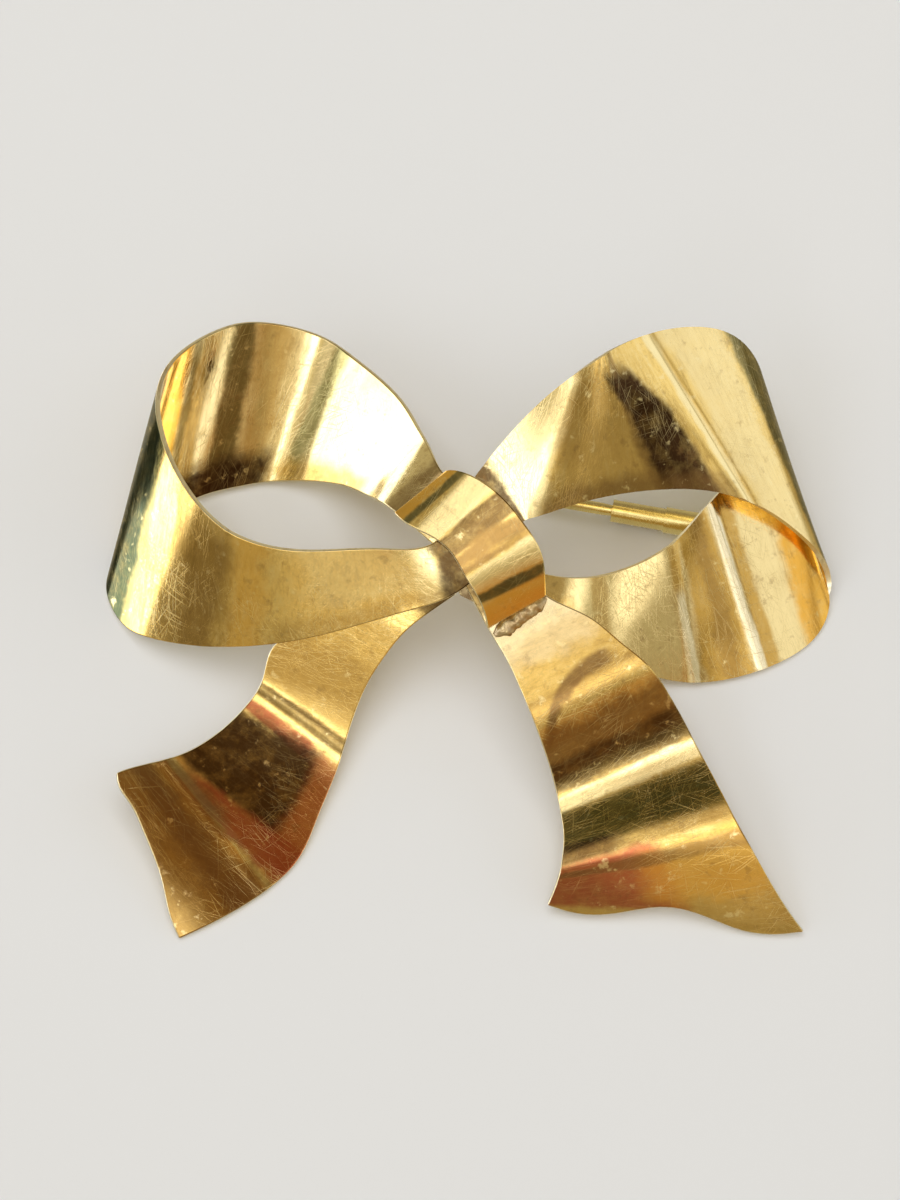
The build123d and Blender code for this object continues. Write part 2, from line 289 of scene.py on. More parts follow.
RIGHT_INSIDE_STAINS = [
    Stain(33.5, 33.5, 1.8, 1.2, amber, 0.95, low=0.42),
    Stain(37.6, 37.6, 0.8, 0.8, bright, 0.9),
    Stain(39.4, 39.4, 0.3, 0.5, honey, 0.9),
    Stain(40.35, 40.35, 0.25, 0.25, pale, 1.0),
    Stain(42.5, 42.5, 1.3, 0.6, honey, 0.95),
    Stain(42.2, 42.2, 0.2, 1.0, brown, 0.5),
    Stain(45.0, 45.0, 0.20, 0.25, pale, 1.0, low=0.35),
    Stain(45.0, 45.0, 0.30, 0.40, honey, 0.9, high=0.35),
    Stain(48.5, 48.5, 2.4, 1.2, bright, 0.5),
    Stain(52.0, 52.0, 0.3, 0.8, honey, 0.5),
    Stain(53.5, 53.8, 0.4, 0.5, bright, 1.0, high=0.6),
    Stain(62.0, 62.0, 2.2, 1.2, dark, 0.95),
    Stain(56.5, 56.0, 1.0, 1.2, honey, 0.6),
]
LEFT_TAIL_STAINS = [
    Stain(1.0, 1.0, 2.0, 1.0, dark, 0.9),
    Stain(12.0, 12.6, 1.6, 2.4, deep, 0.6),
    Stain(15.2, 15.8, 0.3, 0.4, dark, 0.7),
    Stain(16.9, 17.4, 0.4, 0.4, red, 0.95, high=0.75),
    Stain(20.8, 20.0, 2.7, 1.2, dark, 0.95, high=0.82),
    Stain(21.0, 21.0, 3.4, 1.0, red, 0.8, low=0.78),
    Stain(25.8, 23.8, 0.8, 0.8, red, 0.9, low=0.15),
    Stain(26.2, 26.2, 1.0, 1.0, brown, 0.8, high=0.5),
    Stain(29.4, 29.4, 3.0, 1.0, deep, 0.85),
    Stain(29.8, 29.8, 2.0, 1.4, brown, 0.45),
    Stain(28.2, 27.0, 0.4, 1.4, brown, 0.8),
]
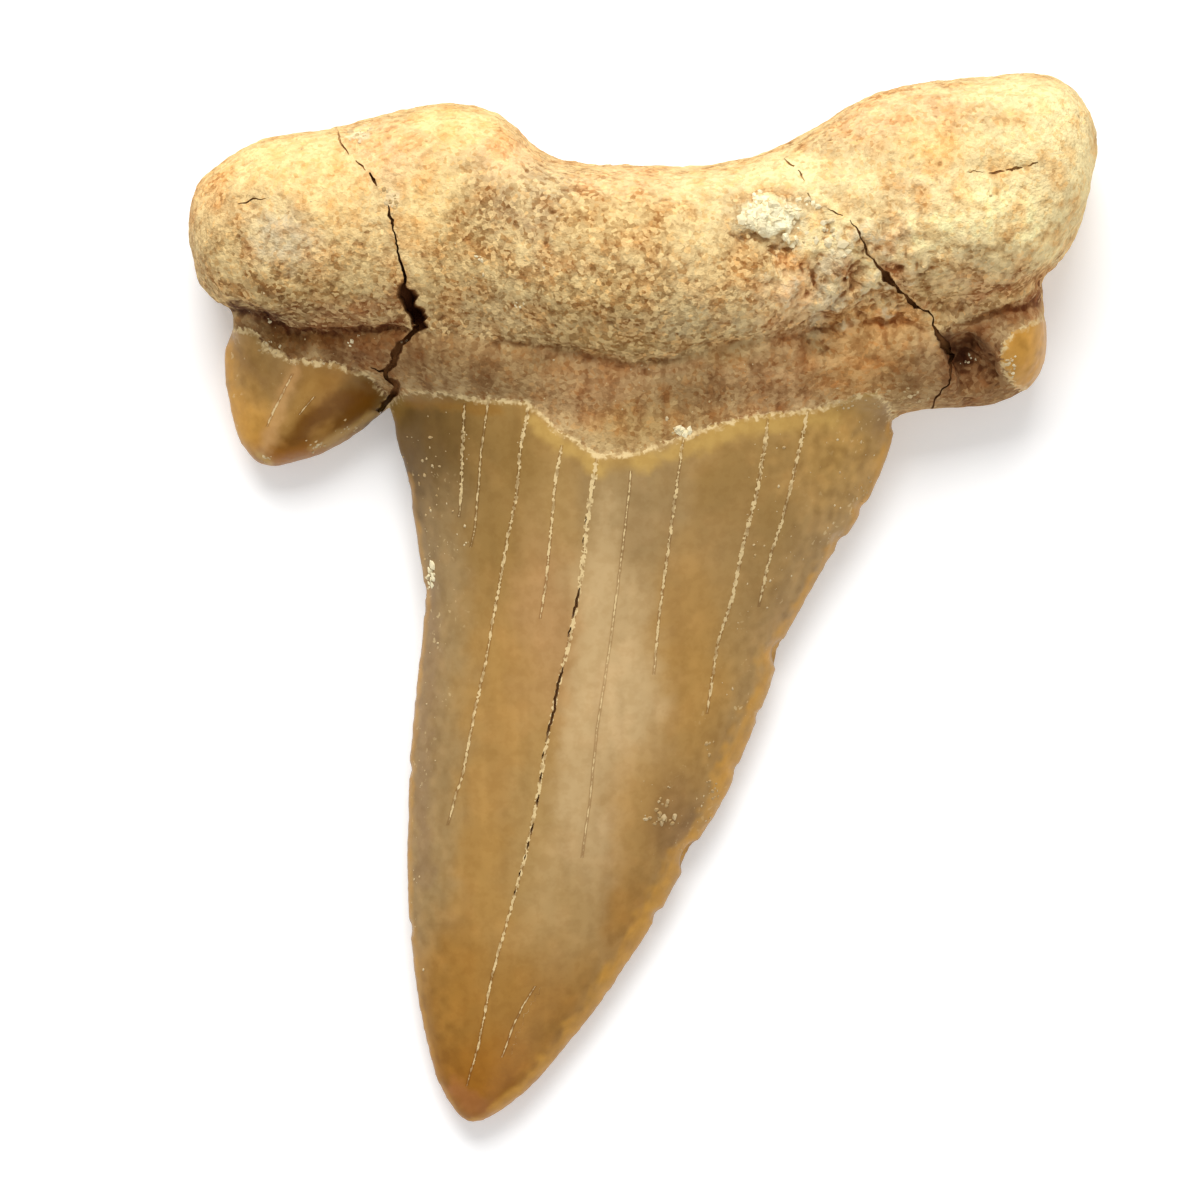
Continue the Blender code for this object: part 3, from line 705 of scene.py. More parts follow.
________
» **Problem statement**
All of the entries must be written out exactly as they stand.

» **Task answer**
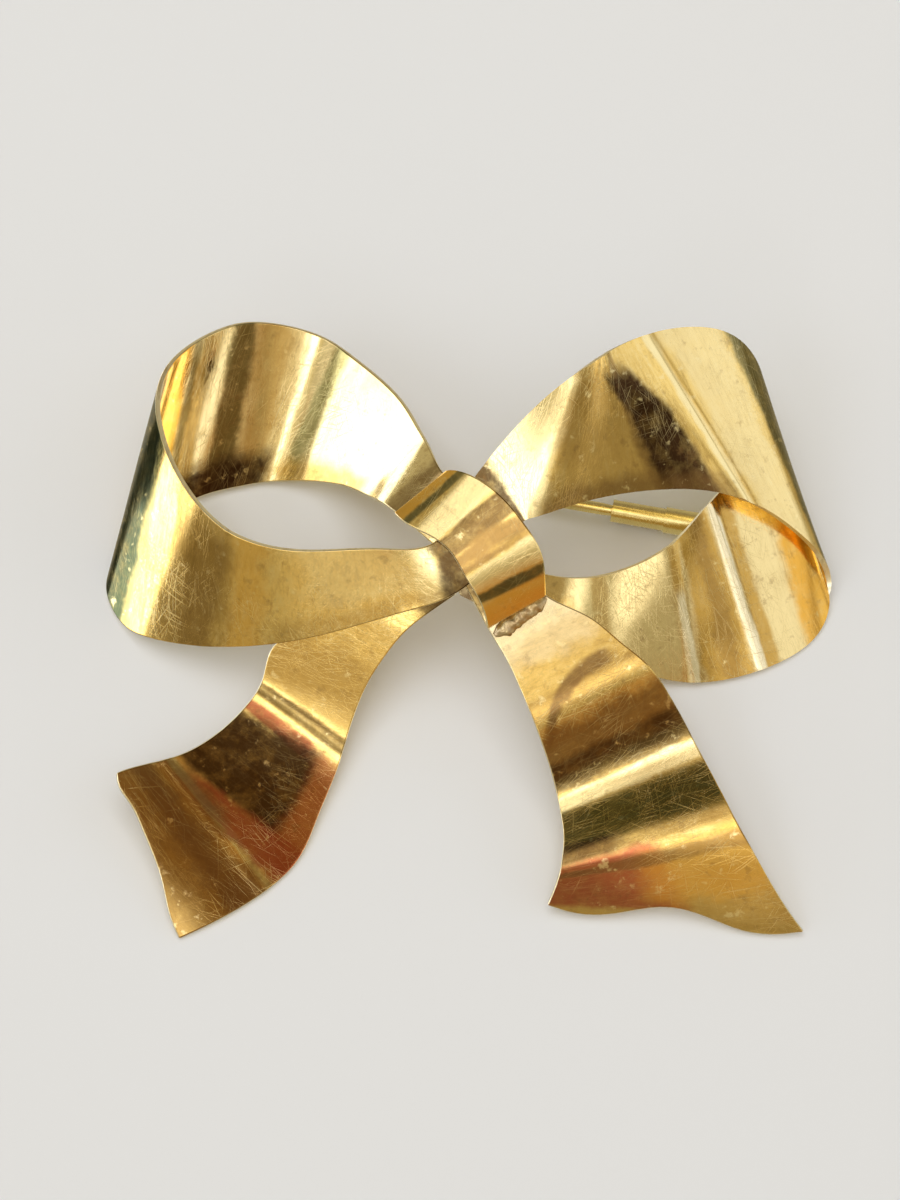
The build123d and Blender code for this object continues. Write part 2, from line 289 of scene.py on. More parts follow.
RIGHT_INSIDE_STAINS = [
    Stain(33.5, 33.5, 1.8, 1.2, amber, 0.95, low=0.42),
    Stain(37.6, 37.6, 0.8, 0.8, bright, 0.9),
    Stain(39.4, 39.4, 0.3, 0.5, honey, 0.9),
    Stain(40.35, 40.35, 0.25, 0.25, pale, 1.0),
    Stain(42.5, 42.5, 1.3, 0.6, honey, 0.95),
    Stain(42.2, 42.2, 0.2, 1.0, brown, 0.5),
    Stain(45.0, 45.0, 0.20, 0.25, pale, 1.0, low=0.35),
    Stain(45.0, 45.0, 0.30, 0.40, honey, 0.9, high=0.35),
    Stain(48.5, 48.5, 2.4, 1.2, bright, 0.5),
    Stain(52.0, 52.0, 0.3, 0.8, honey, 0.5),
    Stain(53.5, 53.8, 0.4, 0.5, bright, 1.0, high=0.6),
    Stain(62.0, 62.0, 2.2, 1.2, dark, 0.95),
    Stain(56.5, 56.0, 1.0, 1.2, honey, 0.6),
]
LEFT_TAIL_STAINS = [
    Stain(1.0, 1.0, 2.0, 1.0, dark, 0.9),
    Stain(12.0, 12.6, 1.6, 2.4, deep, 0.6),
    Stain(15.2, 15.8, 0.3, 0.4, dark, 0.7),
    Stain(16.9, 17.4, 0.4, 0.4, red, 0.95, high=0.75),
    Stain(20.8, 20.0, 2.7, 1.2, dark, 0.95, high=0.82),
    Stain(21.0, 21.0, 3.4, 1.0, red, 0.8, low=0.78),
    Stain(25.8, 23.8, 0.8, 0.8, red, 0.9, low=0.15),
    Stain(26.2, 26.2, 1.0, 1.0, brown, 0.8, high=0.5),
    Stain(29.4, 29.4, 3.0, 1.0, deep, 0.85),
    Stain(29.8, 29.8, 2.0, 1.4, brown, 0.45),
    Stain(28.2, 27.0, 0.4, 1.4, brown, 0.8),
]
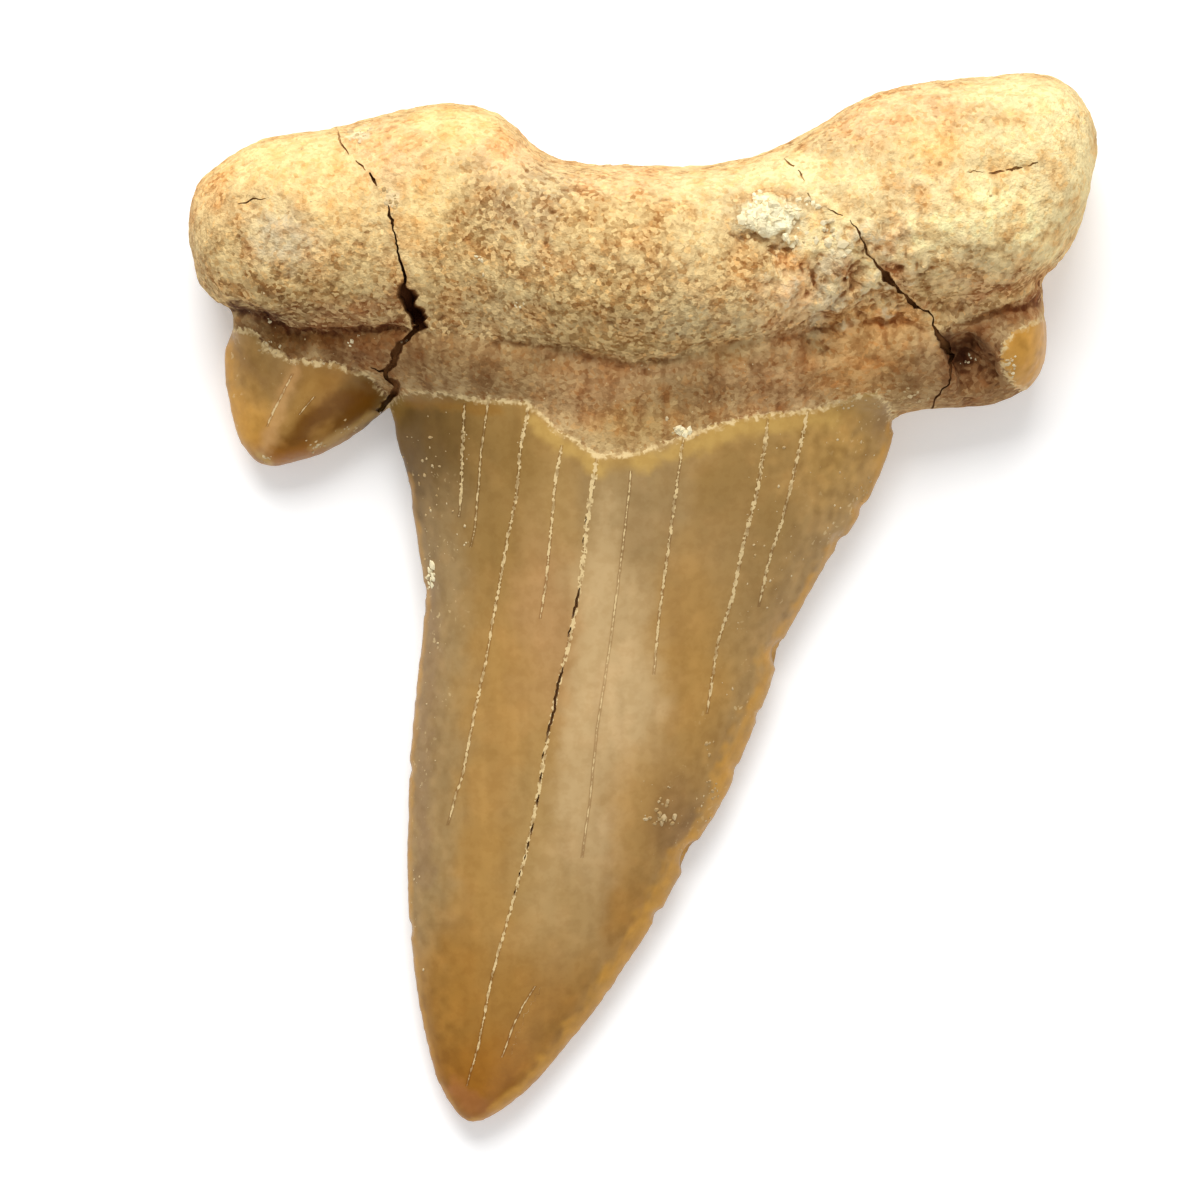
Continue the Blender code for this object: part 3, from line 705 of scene.py. More parts follow.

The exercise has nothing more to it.